I still wondered what kind of message to send until I remembered that the reason for cupcakes is almost always to celebrate. I wrote, Hey, Neighbors, You are worth celebrating! You are a beloved child of God, and He loves you so much! I hope you enjoy these cupcakes and feel Christ's love throughout your day. P.S. I prayed for you all morning! I had no idea if my neighbors needed to hear this, whether or not they needed a pick-me-up, or if they knew Jesus. But this was an act of trust, choosing faithful obedience and knowing God would take care of the rest. No matter how random the task, or how unmotivated I was, or how monstrous Baby was.
At least, that's what I kept telling myself as I waited and waited like an anxious puppy for our neighbors to come home and find the cupcakes outside their door. While I enjoyed the whole anonymous-giving thing, I did not enjoy waiting for the gift to be received. I can't even say the number of times I went up and down the stairs to check on them the rest of the day, because it's a number called Embarrassing. Even after I ran errands later that evening, the cupcakes were still there. The worst part was that their lights were on and someone was home. (No, I promise I'm not the kind of neighbor who should be prosecuted.)
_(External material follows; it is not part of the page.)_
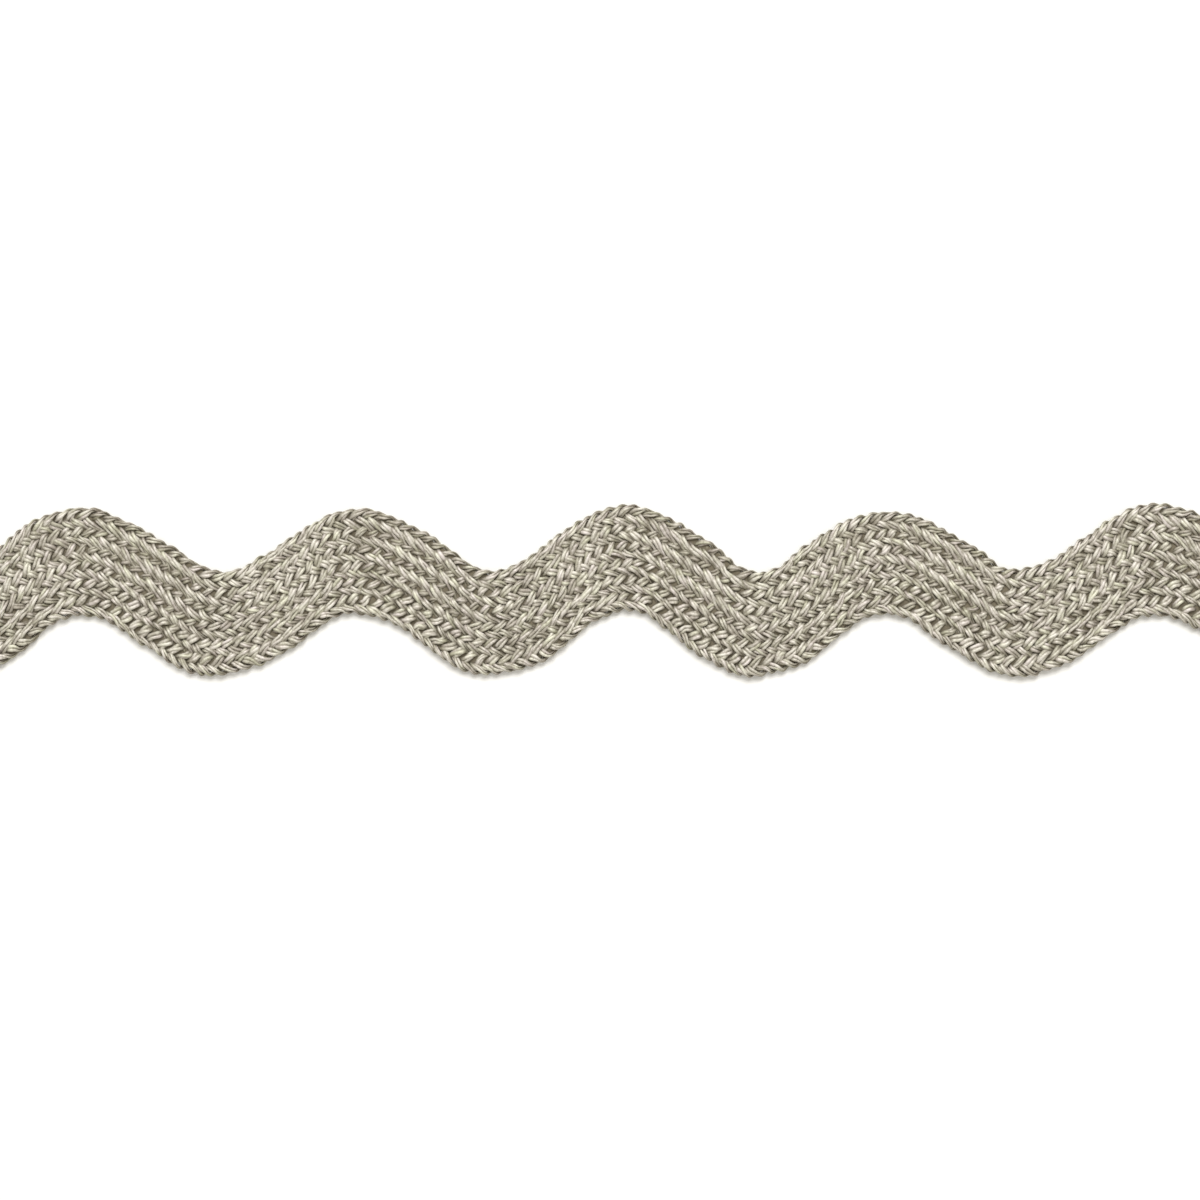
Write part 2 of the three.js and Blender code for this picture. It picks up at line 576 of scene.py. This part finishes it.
# The yarn: silver and beige, with tones that change along each strand, each thread and each fibre. The
# changes along each strand are partly painted reflection and those of each fibre partly painted glints
# of the metal thread; the yarn is also painted darker deeper in the braid as painted shade
YARN_METALLIC = 0.35
YARN_ROUGHNESS = 0.55
YARN_TONES = (
    (0.3, (0.18, 0.157, 0.117)),
    (0.42, (0.31, 0.284, 0.229)),
    (0.53, (0.425, 0.398, 0.337)),
    (0.68, (0.69, 0.662, 0.597)),
)
YARN_TINGES = (
    (0.36, (0.97, 1.0, 0.91)),
    (0.5, (1.0, 1.0, 1.0)),
    (0.64, (1.0, 0.965, 1.02)),
)
# Strand tone: partly the yarn's own unevenness, partly painted reflection, with whole floats painted
# brighter or darker as if they caught the light or not
STRAND_RATE = 0.42
STRAND_PLANE = 11.0
STRAND_TONE_AND_SHEEN_AMOUNT = 0.6
THREAD_RATE = 0.55
THREAD_SPACING = 5.3
THREAD_AMOUNT = 0.3
# Fibre tone: the yarn's fine grain and painted glints, short bright streaks standing in for light off
# the metal foil
FIBRE_RATE = 3.2
FIBRE_SPACING = 2.4
FIBRE_PLANE = 7.0
FIBRE_GRAIN_AND_GLINT_AMOUNT = 0.4
TONE_DROP = 0.09
TINGE_RATE = 0.25
TINGE_SPACING = 3.1
TINGE_PLANE = 23.0
# Painted shade by depth: yarn near the middle of the thickness is painted darker, yarn at the outer
# faces a little lighter
DEPTH_SHADE_MIDDLE = 0.75
DEPTH_SHADE_AMOUNT = 0.31
FIBRE_BUMP = 0.5
FIBRE_BUMP_HEIGHT = 0.0001


# Painted shade: deeper in the braid the yarn is painted darker, and at the outer faces a little
# lighter, as the shade in the crevices between strands would make it
def painted_depth_shade(tree):
    where = tree.nodes.new("ShaderNodeTexCoord")
    height = split(tree, where.outputs["Object"])[2]
    off_middle = maths(tree, "SUBTRACT", height, THICKNESS / 2 * MM)
    open_air = times(tree, maths(tree, "ABSOLUTE", off_middle), 2 / THICKNESS / MM)
    return times(tree, maths(tree, "SUBTRACT", open_air, DEPTH_SHADE_MIDDLE), DEPTH_SHADE_AMOUNT)


def yarn_tone(tree, run, thread, fibre):
    # Tone along each strand: partly the yarn's own unevenness, partly painted reflection of the floats
    strand = noise(tree, times(tree, run, STRAND_RATE), STRAND_PLANE)
    own = noise(tree, times(tree, run, THREAD_RATE), times(tree, thread, THREAD_SPACING))
    tone = maths(tree, "ADD", times(tree, own, THREAD_AMOUNT), times(tree, fibre, FIBRE_GRAIN_AND_GLINT_AMOUNT))
    tone = maths(tree, "ADD", tone, times(tree, strand, STRAND_TONE_AND_SHEEN_AMOUNT))
    tone = maths(tree, "SUBTRACT", tone, TONE_DROP)
    # painted shade: the tone falls with depth in the braid
    return maths(tree, "ADD", tone, painted_depth_shade(tree))


def tinted(tree, colour, run, thread):
    across = times(tree, thread, TINGE_SPACING)
    tinge = noise(tree, times(tree, run, TINGE_RATE), across, TINGE_PLANE)
    mix = tree.nodes.new("ShaderNodeMix")
    mix.data_type = "RGBA"
    mix.blend_type = "MULTIPLY"
    mix.inputs["Factor"].default_value = 1.0
    tree.links.new(colour, mix.inputs["A"])
    tree.links.new(ramp(tree, tinge, YARN_TINGES), mix.inputs["B"])
    return mix.outputs["Result"]


def yarn_material():
    mat = bpy.data.materials.new("metallic_yarn")
    mat.use_nodes = True
    tree = mat.node_tree
    shader = tree.nodes["Principled BSDF"]
    shader.inputs["Metallic"].default_value = YARN_METALLIC
    shader.inputs["Roughness"].default_value = YARN_ROUGHNESS
    uv = tree.nodes.new("ShaderNodeUVMap")
    uv.uv_map = "Along"
    run, place, _ = split(tree, uv.outputs["UV"])
    thread = maths(tree, "FLOOR", place)
    fibre_place = times(tree, place, FIBRE_SPACING)
    # Fibre noise: grain and painted glints in the colour, and real fibre relief through the bump
    fibre = noise(tree, times(tree, run, FIBRE_RATE), fibre_place, FIBRE_PLANE)
    colour = ramp(tree, yarn_tone(tree, run, thread, fibre), YARN_TONES)
    bump = tree.nodes.new("ShaderNodeBump")
    bump.inputs["Strength"].default_value = FIBRE_BUMP
    bump.inputs["Distance"].default_value = FIBRE_BUMP_HEIGHT
    tree.links.new(fibre, bump.inputs["Height"])
    tree.links.new(tinted(tree, colour, run, thread), shader.inputs["Base Color"])
    tree.links.new(bump.outputs["Normal"], shader.inputs["Normal"])
    return mat


def plain_material(name, colour, roughness):
    mat = bpy.data.materials.new(name)
    mat.use_nodes = True
    shader = mat.node_tree.nodes["Principled BSDF"]
    shader.inputs["Base Color"].default_value = (*colour, 1)
    shader.inputs["Roughness"].default_value = roughness
    return mat


# The middle of the braid's thickness, where the strands cross: a thin closed band in the colour of
# painted shade, standing for the shaded lower strands seen through the gaps between strands
HEART_SECTIONS = 240
HEART_INSET = 0.75
HEART_END_INSET = 0.4
HEART_HALF_HEIGHT = 0.03
# Painted shade: the colour of yarn lying in shade
SHADE_COLOUR = (0.16, 0.135, 0.09)
SHADE_ROUGHNESS = 0.7


def shade_band_mesh():
    low = THICKNESS / 2 - HEART_HALF_HEIGHT
    high = THICKNESS / 2 + HEART_HALF_HEIGHT
    end_x = HALF_LENGTH - HEART_END_INSET
    x = np.linspace(-end_x, end_x, HEART_SECTIONS + 1)
    near = edge_at(NEAR_EDGE, x) + HEART_INSET
    far = edge_at(FAR_EDGE, x) - HEART_INSET
    rows = []
    for y, z in ((near, low), (far, low), (far, high), (near, high)):
        rows.append(np.stack([x, y, np.full_like(x, z)], 1))
    points = np.stack(rows, 1).reshape(-1, 3) * MM
    around = len(rows)
    faces = []
    for k in range(HEART_SECTIONS):
        for i in range(around):
            a = around * k + i
            b = around * k + (i + 1) % around
            faces.append((a, a + around, b + around, b))
    end = around * HEART_SECTIONS
    faces.append(list(range(around)))
    faces.append([end + n for n in reversed(range(around))])
    mesh = bpy.data.meshes.new("painted_shade_band")
    mesh.from_pydata(points.tolist(), [], faces)
    return mesh


# The braid: its strands, and the band of painted shade in the middle of its thickness
def build_braid():
    yarn = yarn_material()
    # A dark band of painted shade in the middle of the thickness, seen through the gaps between the
    # strands
    shade_band = link(bpy.data.objects.new("painted_shade_band", shade_band_mesh()))
    shade_band.data.materials.append(plain_material("yarn_in_shade", SHADE_COLOUR, SHADE_ROUGHNESS))
    strands = []
    for j in range(STRANDS):
        path, half_width = strand_path(j)
        name = f"strand_{j + 1:02d}"
        mesh = strand_mesh(name, path, half_width, j)
        mesh.materials.append(yarn)
        strands.append(link(bpy.data.objects.new(name, mesh)))
    for piece in [shade_band, *strands]:
        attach(piece, "root")
        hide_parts("ric_rac")


# The white surface that the braid lies on, in metres
FLOOR_SIZE = 3.0
FLOOR_COLOUR = (0.9, 0.9, 0.9)
FLOOR_ROUGHNESS = 0.9


def build_stage():
    bpy.ops.mesh.primitive_plane_add(size=FLOOR_SIZE, location=(0, 0, 0))
    floor = bpy.context.object
    floor.name = "floor"
    floor.data.materials.append(plain_material("floor", FLOOR_COLOUR, FLOOR_ROUGHNESS))


# Warm light from all round, and a window beyond the far edge. Places and sizes in metres
SKY_COLOUR = (1, 0.965, 0.88, 1)
SKY_STRENGTH = 0.75
WINDOW_PLACE = (0.0, 0.75, 1.1)
WINDOW_AIM = (0, 0, 0)
WINDOW_WIDTH = 1.0
WINDOW_HEIGHT = 0.6
WINDOW_POWER = 14.0


def build_light():
    world = bpy.data.worlds.new("studio")
    world.use_nodes = True
    back = world.node_tree.nodes["Background"]
    back.inputs["Color"].default_value = SKY_COLOUR
    back.inputs["Strength"].default_value = SKY_STRENGTH
    bpy.context.scene.world = world
    lamp = bpy.data.lights.new("window", "AREA")
    lamp.energy = WINDOW_POWER
    lamp.shape = "RECTANGLE"
    lamp.size = WINDOW_WIDTH
    lamp.size_y = WINDOW_HEIGHT
    window = link(bpy.data.objects.new("window", lamp))
    window.location = WINDOW_PLACE
    direction = Vector(WINDOW_AIM) - Vector(WINDOW_PLACE)
    window.rotation_euler = direction.to_track_quat("-Z", "Y").to_euler()


# The camera looks straight down. The picture's scale is in millimetres a pixel
PICTURE_SCALE = 0.1465
PICTURE_SIZE = 1200
CAMERA_X = -2.71
CAMERA_Y = -1.465
LENS = 100.0
SENSOR = 36.0
SIGHT_LIMIT = 20


def build_camera():
    span = PICTURE_SIZE * PICTURE_SCALE * MM
    data = bpy.data.cameras.new("camera")
    data.lens = LENS
    data.sensor_width = SENSOR
    data.clip_end = SIGHT_LIMIT
    camera = link(bpy.data.objects.new("camera", data))
    camera.location = (CAMERA_X * MM, CAMERA_Y * MM, span * LENS / SENSOR)
    camera.rotation_euler = (0, 0, 0)
    bpy.context.scene.camera = camera


build_braid()
build_stage()
build_light()
build_camera()
bpy.context.scene.view_settings.view_transform = "Standard"

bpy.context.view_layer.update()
But that was when I went a little haywire in holy conversation with the Lord. Is this whole pray-and-listen thing a bust? Are You not using these acts of giving like I hoped? Are You just telling me to be patient? Don't You remember I'm not a very patient person? What if they leave the cupcakes sitting outside the door forever until they mold and get nasty? What if the whole building starts talking about the anonymous, molding, Jesus cupcakes sitting in the hallway? What if they aren't taking them because this is South Chicago, not small-town wherever, so people don't eat anonymous food from anonymous strangers because that's a really stupid thing to do?
Later that evening, Husband asked if I was the one who put the cupcakes outside our neighbors' door. I explained what I was up to, that both the quarters I'd left in the laundry room yesterday and the cupcakes had gone unnoticed so far, and that I felt dumb about the whole thing.
With the careful politeness and political correctness that a husband uses when his wife is in a fragile state, he looked at me and asked, "Are you sure you can handle giving things to people anonymously? I mean, it's only Day 2, and you keep checking on the quarters and cupcakes. And it's driving you crazy."
Yup. Thank you, Polite and Politically Correct Husband. I knew it was true, but as an introvert, this had me conflicted. I liked the idea of easing into this whole giving thing within my comfort zone of privacy. However, that also meant letting go of knowing what happened on the receiving end. Which of those did I want more, and which was I willing to give up? And if my desire was to learn to love my neighbor, were those really the right questions to ask?
My actions were intended to demonstrate faith. Faith acts in obedience and trusts God to take care of the rest. Faith prays before it crumbles into doubt. Faith doesn't worry about success or failure. Faith sets down the dang cupcakes and doesn't look back.
There's a whole chapter in the Bible about faith, about heroes of the faith. Imperfect yet faithful people who chose to obediently give of themselves. People who gave even though "they did not receive the things promised" (Heb. 11:13). Like Abel, who gave the best of his resources as an offering to God. Like Enoch, who gave of his passion to walk with God. Like Noah, who gave up his reputation to build an ark with God. Like Abraham, who gave up his own map to follow God.